Returning to pre-social individualism, it is this vision of humankind – as possessing a soul and free will to make autonomous decisions – that makes it possible to model people as pristine and complete atoms, distinct from society and their surroundings. This vision is particular to Anglo-European theology and culture and does not offer a universal lens for analysing human activities.
Returning to the public-private divide, we are ready to define the relevant terms. A private actor is a pre-social individual with a soul who makes decisions based on their free will. A public actor is a social construct that is empowered, within the limits of the social contract, to promote the general interests of private individuals. The position of the divide between them depends on one’s views about the balance between state power, individual freedoms, and the general interests of these individuals.
Sustainability and the public-private divide
We saw that the cosmology of sustainability is grounded in a sense of oneness, relationality, and interdependence between people, their ideas, and their surroundings. We also identified that the public-private divide introduces a fiction of separation between individuals, their ideas, and their surroundings. These separations are corollaries to the idea that individuals (should) have free will without external influence and that they exist, at least in part, as pre-social atoms that are not mutually constituted by society or the environment.

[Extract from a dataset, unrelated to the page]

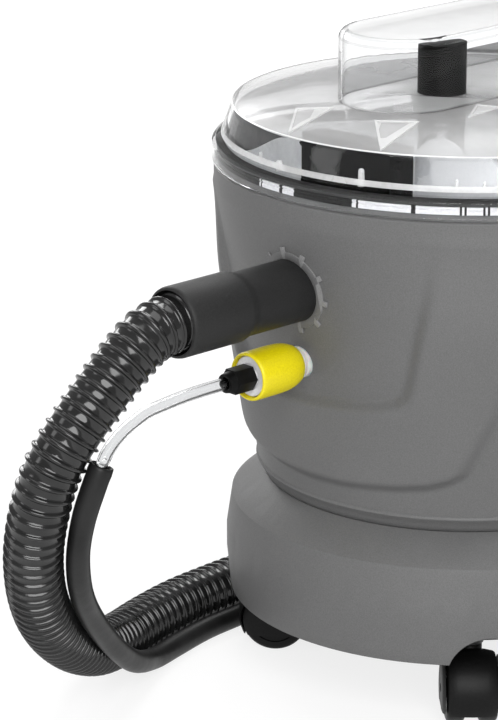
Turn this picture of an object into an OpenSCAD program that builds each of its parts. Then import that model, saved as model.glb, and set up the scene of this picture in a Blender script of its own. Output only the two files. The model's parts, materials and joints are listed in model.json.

The above findings reveal a fundamental incompatibility between sustainability and the public-private divide. The effective realisation of sustainability requires us to buttress the relationships and interdependencies that we have towards each other and our surroundings. This is an inherent threat to the public-private divide which aims to maximally free people from external influence and to minimise their relationships and interdependencies. It follows that the division of human activities into public and private is contrary to the effective attainment of sustainability, and that we cannot make our societies sustainable if we continue to rely on this divide as the basis for our legal systems.